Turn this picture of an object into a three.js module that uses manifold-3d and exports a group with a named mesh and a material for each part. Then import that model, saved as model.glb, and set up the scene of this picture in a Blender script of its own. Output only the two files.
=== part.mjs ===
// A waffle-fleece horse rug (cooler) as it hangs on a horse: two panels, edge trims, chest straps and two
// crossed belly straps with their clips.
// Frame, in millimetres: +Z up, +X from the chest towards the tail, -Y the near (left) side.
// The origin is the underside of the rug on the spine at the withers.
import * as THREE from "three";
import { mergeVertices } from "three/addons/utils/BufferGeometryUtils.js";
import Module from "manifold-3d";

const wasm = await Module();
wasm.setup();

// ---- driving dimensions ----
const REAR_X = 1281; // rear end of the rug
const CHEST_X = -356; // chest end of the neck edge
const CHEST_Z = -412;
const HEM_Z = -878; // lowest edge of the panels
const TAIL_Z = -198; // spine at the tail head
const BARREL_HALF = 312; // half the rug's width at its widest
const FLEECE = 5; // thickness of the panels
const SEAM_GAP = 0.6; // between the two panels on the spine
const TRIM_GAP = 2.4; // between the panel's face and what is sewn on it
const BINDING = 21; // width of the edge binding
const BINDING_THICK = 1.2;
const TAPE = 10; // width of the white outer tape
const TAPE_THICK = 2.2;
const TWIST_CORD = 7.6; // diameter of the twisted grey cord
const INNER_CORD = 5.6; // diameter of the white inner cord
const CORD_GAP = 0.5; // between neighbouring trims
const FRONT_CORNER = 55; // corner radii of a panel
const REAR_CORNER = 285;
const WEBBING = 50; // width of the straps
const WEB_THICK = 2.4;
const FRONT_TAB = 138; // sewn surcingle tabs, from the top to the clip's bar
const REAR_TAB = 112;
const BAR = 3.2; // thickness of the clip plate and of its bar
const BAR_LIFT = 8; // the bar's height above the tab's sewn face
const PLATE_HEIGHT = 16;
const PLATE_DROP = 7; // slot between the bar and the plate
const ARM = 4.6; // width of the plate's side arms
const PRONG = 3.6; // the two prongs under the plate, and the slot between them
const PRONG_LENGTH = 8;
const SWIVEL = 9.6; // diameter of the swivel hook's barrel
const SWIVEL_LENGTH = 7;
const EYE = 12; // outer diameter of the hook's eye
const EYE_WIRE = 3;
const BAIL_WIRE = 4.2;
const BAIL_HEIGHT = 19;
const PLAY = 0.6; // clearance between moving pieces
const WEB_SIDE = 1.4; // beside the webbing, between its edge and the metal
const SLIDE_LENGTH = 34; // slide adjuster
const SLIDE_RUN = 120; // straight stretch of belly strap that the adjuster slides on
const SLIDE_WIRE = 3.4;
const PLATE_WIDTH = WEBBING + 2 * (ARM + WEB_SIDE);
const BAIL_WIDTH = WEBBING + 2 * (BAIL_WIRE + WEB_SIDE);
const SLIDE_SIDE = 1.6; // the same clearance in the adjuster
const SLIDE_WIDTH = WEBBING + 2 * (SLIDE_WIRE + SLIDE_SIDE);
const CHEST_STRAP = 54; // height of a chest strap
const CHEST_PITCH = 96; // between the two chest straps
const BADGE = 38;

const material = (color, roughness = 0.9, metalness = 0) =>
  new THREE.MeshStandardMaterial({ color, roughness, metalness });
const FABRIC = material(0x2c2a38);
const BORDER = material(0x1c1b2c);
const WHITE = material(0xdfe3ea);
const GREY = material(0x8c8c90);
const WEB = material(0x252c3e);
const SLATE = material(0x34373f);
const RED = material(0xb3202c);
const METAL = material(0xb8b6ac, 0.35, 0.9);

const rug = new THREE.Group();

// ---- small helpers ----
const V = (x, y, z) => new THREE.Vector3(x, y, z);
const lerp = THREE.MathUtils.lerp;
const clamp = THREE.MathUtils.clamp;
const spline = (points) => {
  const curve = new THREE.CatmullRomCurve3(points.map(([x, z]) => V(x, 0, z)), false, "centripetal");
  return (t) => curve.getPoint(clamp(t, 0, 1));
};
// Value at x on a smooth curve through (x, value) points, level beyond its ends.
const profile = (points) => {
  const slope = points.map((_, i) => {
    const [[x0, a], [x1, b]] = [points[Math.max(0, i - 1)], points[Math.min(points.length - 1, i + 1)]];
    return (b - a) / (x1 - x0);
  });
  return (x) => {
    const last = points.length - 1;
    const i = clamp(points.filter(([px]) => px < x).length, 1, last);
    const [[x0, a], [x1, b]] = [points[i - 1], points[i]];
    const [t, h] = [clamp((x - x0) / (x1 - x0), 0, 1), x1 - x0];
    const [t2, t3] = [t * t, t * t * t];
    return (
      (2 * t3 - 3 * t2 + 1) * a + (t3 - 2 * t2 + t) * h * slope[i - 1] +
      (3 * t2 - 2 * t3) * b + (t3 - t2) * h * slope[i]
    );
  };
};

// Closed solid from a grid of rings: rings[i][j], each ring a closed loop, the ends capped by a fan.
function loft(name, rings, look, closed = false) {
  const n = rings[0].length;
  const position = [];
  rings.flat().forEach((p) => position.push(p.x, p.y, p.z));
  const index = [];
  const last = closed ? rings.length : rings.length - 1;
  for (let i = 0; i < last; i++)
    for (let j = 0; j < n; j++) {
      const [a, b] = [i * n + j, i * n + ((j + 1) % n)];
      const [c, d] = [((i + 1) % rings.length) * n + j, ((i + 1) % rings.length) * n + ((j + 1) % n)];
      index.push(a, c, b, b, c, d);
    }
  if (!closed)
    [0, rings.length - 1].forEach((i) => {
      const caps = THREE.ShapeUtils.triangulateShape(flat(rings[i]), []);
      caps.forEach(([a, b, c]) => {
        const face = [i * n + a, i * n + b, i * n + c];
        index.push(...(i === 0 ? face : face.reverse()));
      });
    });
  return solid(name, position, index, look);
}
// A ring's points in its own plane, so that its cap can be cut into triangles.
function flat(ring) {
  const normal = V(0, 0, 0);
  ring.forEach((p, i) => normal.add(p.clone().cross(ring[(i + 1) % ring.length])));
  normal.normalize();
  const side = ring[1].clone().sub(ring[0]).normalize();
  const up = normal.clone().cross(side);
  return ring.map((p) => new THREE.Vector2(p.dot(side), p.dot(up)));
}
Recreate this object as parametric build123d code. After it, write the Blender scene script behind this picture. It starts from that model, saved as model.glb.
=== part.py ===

**What is being asked:** Look through the listing above and count the lines where the string "manifold" appears. Report the number only.

**Task solution:** 2